In the entries that follow, the first line to write out is the one containing "base_leg_x();", and the last is the one containing "obj.data.transform(world)". Reproduce that stretch exactly, with nothing before or after it.

★ ★ ★ ★

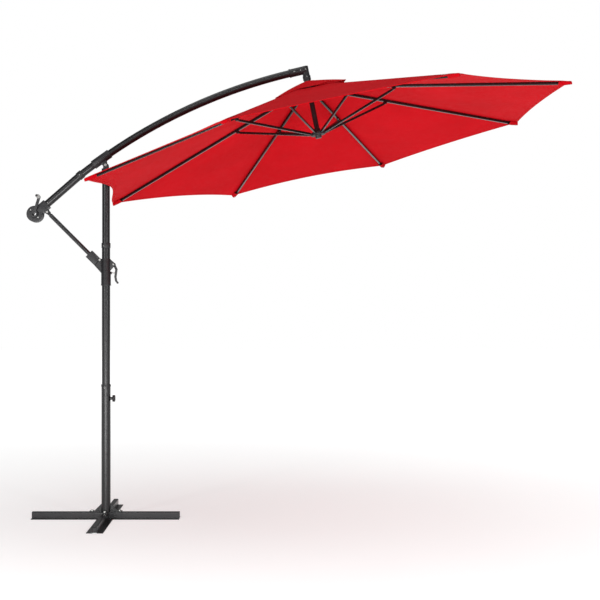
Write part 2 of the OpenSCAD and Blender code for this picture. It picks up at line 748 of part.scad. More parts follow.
module tongue(start, w, h) {
  y_rod([0, 0], eye_r, -tongue_w / 2, tongue_w / 2);
  translate([0, -tongue_w / 2, -tongue_h / 2]) cube([start, tongue_w, tongue_h]);
  translate([start, -w / 2 + rib_wall, -h / 2 + rib_wall]) cube([plug_l, w - 2 * rib_wall, h - 2 * rib_wall - vent]);
}

module rib(k) color(tube_c) rib_frame(k) {
  box_tube(rib_w, rib_h, rib_wall, tongue_l, rib_l);
  difference() {
    tongue(tongue_l, rib_w, rib_h);
    y_rod([0, 0], rib_pin_r + pin_fit, -20, 20);
  }
  for (s = [0, 1]) mirror([0, s, 0]) difference() {
    slab(rib_w / 2, rib_w / 2 + ear_t) translate([brace_at, 0])
      polygon([[-16, rib_h / 2 - 2], [16, rib_h / 2 - 2], [7, -brace_drop - 5], [-7, -brace_drop - 5]]);
    y_rod([brace_at, -brace_drop], brace_pin_r, -20, 20);
  }
  y_rod([brace_at, -brace_drop], brace_pin_r, -rib_w / 2 - ear_t, rib_w / 2 + ear_t);
  for (s = [0, 1]) mirror([0, s, 0])
    y_rod([brace_at, -brace_drop], 2 * brace_pin_r, rib_w / 2 + ear_t, rib_w / 2 + ear_t + 2);
  translate([rib_l, -rib_w / 2, -rib_h / 2]) cube([cap_l, rib_w, rib_h]);
}

stretcher_h = 14;

module stretcher(k) color(tube_c) stretcher_frame(k) {
  w = rib_w - 2 * side_gap;
  end = stretcher_l - plug_l;
  box_tube(w, stretcher_h, rib_wall, tongue_l + 2, end);
  difference() {
    tongue(tongue_l + 2, w, stretcher_h);
    y_rod([0, 0], rib_pin_r, -20, 20);
  }
  difference() {
    union() {
      translate([end - plug_l, -w / 2 + rib_wall, -stretcher_h / 2 + rib_wall])
        cube([plug_l, w - 2 * rib_wall, stretcher_h - 2 * rib_wall]);
      translate([end, -w / 2, -tongue_h / 2]) cube([plug_l, w, tongue_h]);
      y_rod([stretcher_l, 0], tongue_h / 2, -w / 2, w / 2);
    }
    y_rod([stretcher_l, 0], brace_pin_r + pin_fit, -20, 20);
  }
}

hem_steps = 8;
seam_gap = 0.2;
seam_lap = 0.6;

// One half of a panel, flat in its gore: from the gore's middle to the rib
module half_panel(x_in, x_hem, cut, side) {
  taper = gore_half_w / gore_l;
  w = x_hem * taper;
  slope_w = side * (w + seam_lap);
  hem = [for (i = [0:hem_steps]) let (u = 1 - i / hem_steps) [x_hem - cut * (1 - u * u), side * max(w * u, seam_gap)]];
  polygon(concat([[x_in, side * seam_gap], [x_in, side * (x_in * taper + seam_lap)], [x_hem, slope_w]], hem));
}

// A panel runs from one gore's middle over its rib to the next gore's middle
module panel_pair(k, peak, x_in, x_hem, cut) canopy_frame() union() for (side = [-1, 1])
  rotate([0, 0, first_az + (k - 1) * step - side * half]) translate([0, 0, peak])
    rotate([0, gore_slope, 0]) translate([0, 0, -fabric_t])
      linear_extrude(fabric_t) half_panel(x_in, x_hem, cut, side);

flap_lift = 16;
flap_in = 32;
flap_scallop = 12;

module canopy_panel(k) color(fabric_c) {
  panel_pair(k, canopy_rise, vent_r, gore_l, scallop);
  panel_pair(k, canopy_rise + flap_lift, flap_in, flap_r, flap_scallop);
}

base_leg_x();
base_leg_y();
base_fasteners();
foot_plate();
lower_post();
post_bushing();
knob_boss();
clamp_knob();
mast_lower_tube();
mast_upper_tube();
mast_collar();
mast_head();
mast_fasteners();
slider_body();
slider_liner();
slider_pins();
slider_lever();
lock_pin();
strut_tube();
strut_lower_fitting();
strut_upper_fitting();
tail_tube();
tail_collar();
curved_arm_tube();
arm_sleeve();
elbow();
arm_fasteners();
crank_housing_left();
crank_housing_right();
line_spool();
crank_arm();
crank_grip();
elbow_pulley();
centre_pole();
crown_hub();
runner_hub();
for (k = [1:RIBS]) {
  rib(k);
  stretcher(k);
  canopy_panel(k);
}
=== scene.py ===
import json
import math

import bmesh
import bpy
from mathutils import Matrix, Vector

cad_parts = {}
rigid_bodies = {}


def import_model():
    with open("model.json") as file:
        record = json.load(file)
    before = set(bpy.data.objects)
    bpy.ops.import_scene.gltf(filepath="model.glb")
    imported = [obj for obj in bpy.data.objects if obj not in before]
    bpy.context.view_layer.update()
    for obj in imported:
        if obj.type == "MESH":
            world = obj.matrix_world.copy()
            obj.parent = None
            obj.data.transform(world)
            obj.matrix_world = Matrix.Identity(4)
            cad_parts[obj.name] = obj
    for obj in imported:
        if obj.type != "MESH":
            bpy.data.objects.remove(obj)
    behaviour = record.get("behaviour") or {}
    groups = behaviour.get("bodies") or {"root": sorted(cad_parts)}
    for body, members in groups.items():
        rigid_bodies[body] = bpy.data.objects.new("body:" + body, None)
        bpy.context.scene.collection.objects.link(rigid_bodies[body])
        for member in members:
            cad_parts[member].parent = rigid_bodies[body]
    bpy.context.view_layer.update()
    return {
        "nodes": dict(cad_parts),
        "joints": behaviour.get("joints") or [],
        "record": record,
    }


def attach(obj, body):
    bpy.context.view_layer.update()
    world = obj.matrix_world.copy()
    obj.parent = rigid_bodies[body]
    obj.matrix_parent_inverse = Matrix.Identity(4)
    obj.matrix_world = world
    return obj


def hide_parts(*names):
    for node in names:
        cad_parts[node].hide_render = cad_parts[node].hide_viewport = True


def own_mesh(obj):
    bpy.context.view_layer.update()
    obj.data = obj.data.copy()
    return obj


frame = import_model()

# ---------- where things are ----------
JOINTS = {j["name"]: j for j in frame["joints"]}
RIBS = 8
STEP = 2 * math.pi / RIBS
HALF = STEP / 2

# The canopy hangs on its own tilted axis, which the runner slides along
hinges = [Vector(JOINTS[f"rib_{k}_fold"]["pos_m"]) for k in range(1, RIBS + 1)]
hub = sum(hinges, Vector()) / RIBS
UP = -Vector(JOINTS["runner_travel"]["axis"]).normalized()
RADIAL = [(h - hub).normalized() for h in hinges]

# Cut of the cloth, in metres
CANOPY_R = 1.5
RISE = 0.392
VENT_R = 0.18
FLAP_R = 0.24
FLAP_SCALLOP = 0.012
FLAP_LIFT = 0.03
FLAP_OPEN = 0.03
CLOTH = 0.0009
SAG = 0.006
LIFT = 0.0012
HEM_W = 0.016
HEM_TURN = 0.0006
SEAM_W = 0.014
FLAP_HEM_W = 0.012
FLAP_IN = 0.031
FLAP_SAG = 0.004

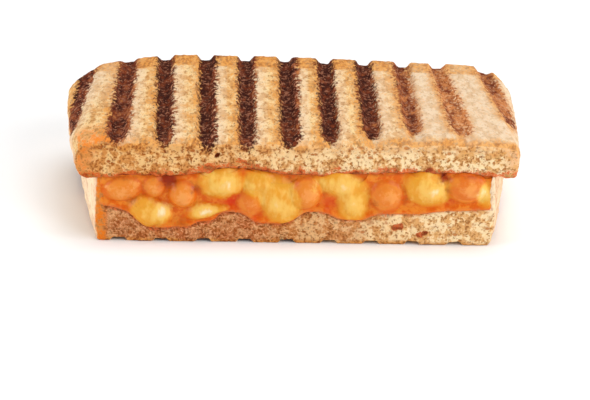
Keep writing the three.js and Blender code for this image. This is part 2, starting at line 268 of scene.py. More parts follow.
class Paint:
    # one material: its shader's fixed values, its tones by name as sRGB from 0 to 255, and its nodes
    def __init__(self, name, shader, tones):
        self.material = bpy.data.materials.new(name)
        self.material.use_nodes = True
        self.tree = self.material.node_tree
        self.shader = self.tree.nodes["Principled BSDF"]
        self.tones = tones
        for socket, value in shader.items():
            self.shader.inputs[socket].default_value = value
        # Object coordinates in millimetres
        spot = self.node("ShaderNodeTexCoord", {}, {}, "Object")
        self.spot = self.node("ShaderNodeVectorMath", {"operation": "SCALE"}, {0: spot, "Scale": 1.0 / mm})

    def node(self, kind, settings, inputs, output=0):
        # a new node with its settings; each input takes a wire or a constant
        made = self.tree.nodes.new(kind)
        for setting, value in settings.items():
            setattr(made, setting, value)
        for socket, value in inputs.items():
            if isinstance(value, Wire):
                self.tree.links.new(value.socket, made.inputs[socket])
            else:
                made.inputs[socket].default_value = value
        return Wire(self, made.outputs[output])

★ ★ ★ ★

Task output:
base_leg_x();
base_leg_y();
base_fasteners();
foot_plate();
lower_post();
post_bushing();
knob_boss();
clamp_knob();
mast_lower_tube();
mast_upper_tube();
mast_collar();
mast_head();
mast_fasteners();
slider_body();
slider_liner();
slider_pins();
slider_lever();
lock_pin();
strut_tube();
strut_lower_fitting();
strut_upper_fitting();
tail_tube();
tail_collar();
curved_arm_tube();
arm_sleeve();
elbow();
arm_fasteners();
crank_housing_left();
crank_housing_right();
line_spool();
crank_arm();
crank_grip();
elbow_pulley();
centre_pole();
crown_hub();
runner_hub();
for (k = [1:RIBS]) {
  rib(k);
  stretcher(k);
  canopy_panel(k);
}
=== scene.py ===
import json
import math

import bmesh
import bpy
from mathutils import Matrix, Vector

cad_parts = {}
rigid_bodies = {}


def import_model():
    with open("model.json") as file:
        record = json.load(file)
    before = set(bpy.data.objects)
    bpy.ops.import_scene.gltf(filepath="model.glb")
    imported = [obj for obj in bpy.data.objects if obj not in before]
    bpy.context.view_layer.update()
    for obj in imported:
        if obj.type == "MESH":
            world = obj.matrix_world.copy()
            obj.parent = None
            obj.data.transform(world)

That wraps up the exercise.